What are the benefits of practicing yoga during cancer care?

Yoga unites mind, body and spirit, and that’s why it is so beneficial for people who have a cancer diagnosis: It addresses the whole person. Studies of people with cancer have found that it improves overall health, quality of life and physical functioning and reduces psychosocial distress, musculoskeletal symptoms, nausea, anxiety, depression, sleep disturbance, fatigue and cognitive issues associated with treatment. National guidelines recommend yoga during and after cancer treatment.

At what stage is it beneficial?

Yoga has applications at each stage of care, including diagnosis, treatment, posttreatment and survivorship, chronic cancer, recurrence or metastasis and end of life. There’s also a new area called pre-habilitation in which yoga has great utility. It’s the period after diagnosis when we are helping our patients prepare physically and emotionally for their treatment.

How does yoga help people with physical issues?

The physical practice helps with functional movement, helping people with cancer gently get activity into the day, especially during chemotherapy and radiation, when you might be experiencing fatigue. Studies show that a physical yoga practice can help with osteoporosis induced by treatment. It’s a gentle, mild way to help prevent sarcopenia [muscle loss], which is common in cancer patients. A yoga program can help prevent and manage lymphedema [painful buildup of lymph fluid after the removal of lymph nodes] because it keeps the lymph flowing. Plus, yoga can help with joint pain (which can occur, for example, in women taking aromatase inhibitors for hormone-positive breast cancer) by moving the joints and through breathing and meditation to help reframe pain.

Can anyone do yoga?

Yes. You don’t have to stand on a mat and lean over to touch your toes. If you are in the chemotherapy infusion suite, you can do yoga. Many of my patients do yoga in bed. It could be stretching or tightening and releasing a muscle. Breath is a big part of yoga, whether you’re lying in a bed, sitting in a chair or are in a yoga class. Even people who are at the end of life can do some kind of yoga.

Any tips on finding a yoga therapist who works in cancer?
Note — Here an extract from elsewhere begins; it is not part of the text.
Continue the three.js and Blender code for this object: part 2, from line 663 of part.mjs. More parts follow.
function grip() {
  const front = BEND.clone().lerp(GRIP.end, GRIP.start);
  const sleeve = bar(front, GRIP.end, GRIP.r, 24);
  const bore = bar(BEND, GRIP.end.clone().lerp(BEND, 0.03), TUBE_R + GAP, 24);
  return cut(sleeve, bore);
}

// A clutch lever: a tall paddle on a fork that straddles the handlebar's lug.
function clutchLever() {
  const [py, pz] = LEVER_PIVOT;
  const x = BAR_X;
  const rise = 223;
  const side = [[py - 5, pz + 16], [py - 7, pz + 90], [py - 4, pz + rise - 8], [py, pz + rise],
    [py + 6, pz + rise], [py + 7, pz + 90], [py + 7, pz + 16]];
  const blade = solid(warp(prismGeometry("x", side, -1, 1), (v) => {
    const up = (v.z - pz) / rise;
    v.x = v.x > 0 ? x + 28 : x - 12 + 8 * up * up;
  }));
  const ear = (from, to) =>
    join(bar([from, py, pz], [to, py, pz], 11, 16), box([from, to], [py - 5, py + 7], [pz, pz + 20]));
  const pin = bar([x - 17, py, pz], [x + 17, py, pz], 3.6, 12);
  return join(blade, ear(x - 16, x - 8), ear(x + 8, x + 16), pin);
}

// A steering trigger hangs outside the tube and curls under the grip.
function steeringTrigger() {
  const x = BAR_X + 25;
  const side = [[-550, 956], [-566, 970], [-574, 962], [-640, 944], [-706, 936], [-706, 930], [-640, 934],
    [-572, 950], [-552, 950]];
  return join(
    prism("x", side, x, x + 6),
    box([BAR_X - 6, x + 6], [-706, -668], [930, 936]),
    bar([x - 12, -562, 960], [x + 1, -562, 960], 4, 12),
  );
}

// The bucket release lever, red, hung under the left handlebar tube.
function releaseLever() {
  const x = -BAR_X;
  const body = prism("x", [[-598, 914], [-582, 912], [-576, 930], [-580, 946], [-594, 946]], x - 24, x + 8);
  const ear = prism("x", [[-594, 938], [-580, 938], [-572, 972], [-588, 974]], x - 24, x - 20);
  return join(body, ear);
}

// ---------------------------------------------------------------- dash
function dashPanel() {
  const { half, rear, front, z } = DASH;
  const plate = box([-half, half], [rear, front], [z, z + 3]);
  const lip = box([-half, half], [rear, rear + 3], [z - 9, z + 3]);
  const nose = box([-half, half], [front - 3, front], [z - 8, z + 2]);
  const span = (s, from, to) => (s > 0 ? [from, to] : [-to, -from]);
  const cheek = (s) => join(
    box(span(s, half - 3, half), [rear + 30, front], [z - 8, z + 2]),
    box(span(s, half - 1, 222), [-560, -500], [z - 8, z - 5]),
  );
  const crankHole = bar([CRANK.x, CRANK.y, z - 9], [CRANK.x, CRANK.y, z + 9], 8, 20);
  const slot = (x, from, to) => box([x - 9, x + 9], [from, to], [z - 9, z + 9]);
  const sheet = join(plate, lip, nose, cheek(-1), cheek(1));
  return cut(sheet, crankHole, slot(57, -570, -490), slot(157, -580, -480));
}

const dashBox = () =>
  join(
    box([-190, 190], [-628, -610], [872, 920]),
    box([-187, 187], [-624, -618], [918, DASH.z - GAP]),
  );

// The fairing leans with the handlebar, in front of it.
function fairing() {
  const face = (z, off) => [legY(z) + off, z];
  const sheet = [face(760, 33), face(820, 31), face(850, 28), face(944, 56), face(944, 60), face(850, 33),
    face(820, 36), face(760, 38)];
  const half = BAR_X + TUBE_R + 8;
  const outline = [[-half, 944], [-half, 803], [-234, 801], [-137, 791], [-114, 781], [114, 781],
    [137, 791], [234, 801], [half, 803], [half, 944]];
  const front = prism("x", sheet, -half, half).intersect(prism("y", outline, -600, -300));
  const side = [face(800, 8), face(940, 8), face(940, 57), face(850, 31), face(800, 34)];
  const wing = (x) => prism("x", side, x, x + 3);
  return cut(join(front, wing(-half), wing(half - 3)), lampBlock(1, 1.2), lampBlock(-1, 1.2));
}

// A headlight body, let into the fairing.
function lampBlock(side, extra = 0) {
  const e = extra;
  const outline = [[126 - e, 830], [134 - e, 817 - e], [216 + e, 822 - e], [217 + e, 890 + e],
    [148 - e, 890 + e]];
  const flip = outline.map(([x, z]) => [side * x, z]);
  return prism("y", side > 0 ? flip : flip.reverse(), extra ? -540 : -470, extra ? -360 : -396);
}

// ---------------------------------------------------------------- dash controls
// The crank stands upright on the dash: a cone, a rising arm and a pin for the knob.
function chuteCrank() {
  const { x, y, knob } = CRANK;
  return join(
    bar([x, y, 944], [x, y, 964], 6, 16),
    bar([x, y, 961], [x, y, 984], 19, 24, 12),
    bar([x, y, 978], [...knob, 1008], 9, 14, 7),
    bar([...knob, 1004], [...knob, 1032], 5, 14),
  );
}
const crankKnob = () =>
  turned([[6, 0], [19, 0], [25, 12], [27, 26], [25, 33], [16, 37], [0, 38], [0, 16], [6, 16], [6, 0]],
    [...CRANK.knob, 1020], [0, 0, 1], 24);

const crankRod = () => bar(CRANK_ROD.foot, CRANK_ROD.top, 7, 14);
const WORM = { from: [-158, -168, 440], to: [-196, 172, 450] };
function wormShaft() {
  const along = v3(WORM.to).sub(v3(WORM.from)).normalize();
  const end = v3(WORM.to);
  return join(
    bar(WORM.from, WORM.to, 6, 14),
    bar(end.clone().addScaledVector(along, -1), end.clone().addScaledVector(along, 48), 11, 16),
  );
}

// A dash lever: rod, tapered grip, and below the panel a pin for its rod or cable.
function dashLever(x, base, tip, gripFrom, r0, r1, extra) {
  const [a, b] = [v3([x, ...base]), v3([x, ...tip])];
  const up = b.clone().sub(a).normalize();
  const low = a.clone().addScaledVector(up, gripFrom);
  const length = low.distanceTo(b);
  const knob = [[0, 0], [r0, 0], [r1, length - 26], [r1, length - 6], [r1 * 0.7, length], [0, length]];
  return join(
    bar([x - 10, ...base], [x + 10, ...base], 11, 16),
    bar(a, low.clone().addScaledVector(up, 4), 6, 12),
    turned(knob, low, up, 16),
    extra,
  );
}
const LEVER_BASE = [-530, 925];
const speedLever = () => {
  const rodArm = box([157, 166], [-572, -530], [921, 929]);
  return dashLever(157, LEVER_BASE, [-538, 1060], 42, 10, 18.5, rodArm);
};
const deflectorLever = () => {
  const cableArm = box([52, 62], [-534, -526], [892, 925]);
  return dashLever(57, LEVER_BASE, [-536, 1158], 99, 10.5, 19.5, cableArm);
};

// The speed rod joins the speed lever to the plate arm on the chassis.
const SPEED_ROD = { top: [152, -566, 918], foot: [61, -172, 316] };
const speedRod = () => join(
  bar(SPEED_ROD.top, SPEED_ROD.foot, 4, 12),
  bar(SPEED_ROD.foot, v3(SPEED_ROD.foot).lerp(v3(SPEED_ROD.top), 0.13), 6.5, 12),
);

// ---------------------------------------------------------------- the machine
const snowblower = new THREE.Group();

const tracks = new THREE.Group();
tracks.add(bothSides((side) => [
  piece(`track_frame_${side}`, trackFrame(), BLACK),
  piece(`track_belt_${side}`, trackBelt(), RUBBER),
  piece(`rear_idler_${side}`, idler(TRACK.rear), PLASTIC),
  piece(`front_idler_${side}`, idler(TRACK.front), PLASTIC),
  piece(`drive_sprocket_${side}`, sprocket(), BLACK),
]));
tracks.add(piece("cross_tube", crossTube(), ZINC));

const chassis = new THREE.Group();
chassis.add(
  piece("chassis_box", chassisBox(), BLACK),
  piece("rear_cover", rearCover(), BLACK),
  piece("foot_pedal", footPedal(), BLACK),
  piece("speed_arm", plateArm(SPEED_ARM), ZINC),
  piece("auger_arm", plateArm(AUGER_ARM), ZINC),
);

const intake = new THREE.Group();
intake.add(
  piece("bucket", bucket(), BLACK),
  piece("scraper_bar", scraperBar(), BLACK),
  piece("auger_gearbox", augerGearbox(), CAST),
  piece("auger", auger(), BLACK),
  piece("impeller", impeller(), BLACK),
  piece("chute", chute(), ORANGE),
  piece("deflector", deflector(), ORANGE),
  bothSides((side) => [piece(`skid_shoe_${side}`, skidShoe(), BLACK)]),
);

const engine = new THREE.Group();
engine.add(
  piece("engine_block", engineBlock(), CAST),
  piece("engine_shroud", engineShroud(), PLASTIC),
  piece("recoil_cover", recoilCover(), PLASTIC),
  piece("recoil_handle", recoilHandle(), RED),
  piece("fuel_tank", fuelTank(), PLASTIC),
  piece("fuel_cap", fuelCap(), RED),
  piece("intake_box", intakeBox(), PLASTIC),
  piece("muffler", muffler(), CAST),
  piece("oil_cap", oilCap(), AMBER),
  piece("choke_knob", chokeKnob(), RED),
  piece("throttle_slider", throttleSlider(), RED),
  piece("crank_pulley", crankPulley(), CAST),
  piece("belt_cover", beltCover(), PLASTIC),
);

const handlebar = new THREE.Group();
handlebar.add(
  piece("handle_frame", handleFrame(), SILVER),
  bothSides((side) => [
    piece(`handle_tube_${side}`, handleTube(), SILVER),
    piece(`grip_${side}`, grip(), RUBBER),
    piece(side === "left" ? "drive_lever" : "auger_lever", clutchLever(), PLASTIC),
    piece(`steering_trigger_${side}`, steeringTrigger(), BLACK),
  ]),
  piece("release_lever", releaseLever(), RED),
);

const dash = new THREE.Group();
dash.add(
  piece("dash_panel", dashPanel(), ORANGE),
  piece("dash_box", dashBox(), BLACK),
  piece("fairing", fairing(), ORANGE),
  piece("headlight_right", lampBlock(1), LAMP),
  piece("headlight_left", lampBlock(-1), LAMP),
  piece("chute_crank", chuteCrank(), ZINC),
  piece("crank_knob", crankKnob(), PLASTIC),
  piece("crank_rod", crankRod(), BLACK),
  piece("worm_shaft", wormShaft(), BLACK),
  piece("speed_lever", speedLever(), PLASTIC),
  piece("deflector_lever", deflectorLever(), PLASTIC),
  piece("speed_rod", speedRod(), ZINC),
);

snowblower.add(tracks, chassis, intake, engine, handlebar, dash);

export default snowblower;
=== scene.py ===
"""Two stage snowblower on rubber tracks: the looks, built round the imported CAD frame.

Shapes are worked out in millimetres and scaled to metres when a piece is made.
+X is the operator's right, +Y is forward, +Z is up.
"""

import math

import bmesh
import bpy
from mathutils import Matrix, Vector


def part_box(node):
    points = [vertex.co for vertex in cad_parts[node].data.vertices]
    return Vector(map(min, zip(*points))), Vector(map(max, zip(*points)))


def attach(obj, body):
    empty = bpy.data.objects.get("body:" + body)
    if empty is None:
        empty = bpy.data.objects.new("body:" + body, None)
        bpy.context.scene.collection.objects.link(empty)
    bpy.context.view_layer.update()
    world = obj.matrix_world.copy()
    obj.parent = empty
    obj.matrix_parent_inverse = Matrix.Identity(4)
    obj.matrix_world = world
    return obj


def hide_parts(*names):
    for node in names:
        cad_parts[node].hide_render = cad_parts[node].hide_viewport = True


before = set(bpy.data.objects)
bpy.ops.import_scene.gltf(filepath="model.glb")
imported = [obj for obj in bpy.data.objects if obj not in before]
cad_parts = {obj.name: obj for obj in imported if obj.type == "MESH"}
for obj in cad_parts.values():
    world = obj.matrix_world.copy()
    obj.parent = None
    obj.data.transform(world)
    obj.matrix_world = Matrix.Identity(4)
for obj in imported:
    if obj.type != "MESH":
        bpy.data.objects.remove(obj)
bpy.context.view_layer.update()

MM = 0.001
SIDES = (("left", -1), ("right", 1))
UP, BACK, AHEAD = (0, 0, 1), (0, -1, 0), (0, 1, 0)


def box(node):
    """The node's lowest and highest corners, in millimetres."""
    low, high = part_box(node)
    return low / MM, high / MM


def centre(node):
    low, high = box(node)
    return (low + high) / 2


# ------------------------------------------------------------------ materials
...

Yoga therapists are generally available at hospitals, academic medical centers and cancer centers. It’s a graduate-level profession that requires a master’s or doctoral degree. These kinds of practitioners are highly trained in the clinical application of yoga in oncology populations. However, people who have moved into survivorship could work with a yoga teacher who has a different level of training. You can go to the International Association of Yoga Therapists and search their database of certified therapists.

What inspires you?

I come to this work as a cancer survivor myself and as a clinician working with people with cancer. What inspires me is sharing these yoga practices and techniques to help improve the lives of 34 million cancer survivors worldwide.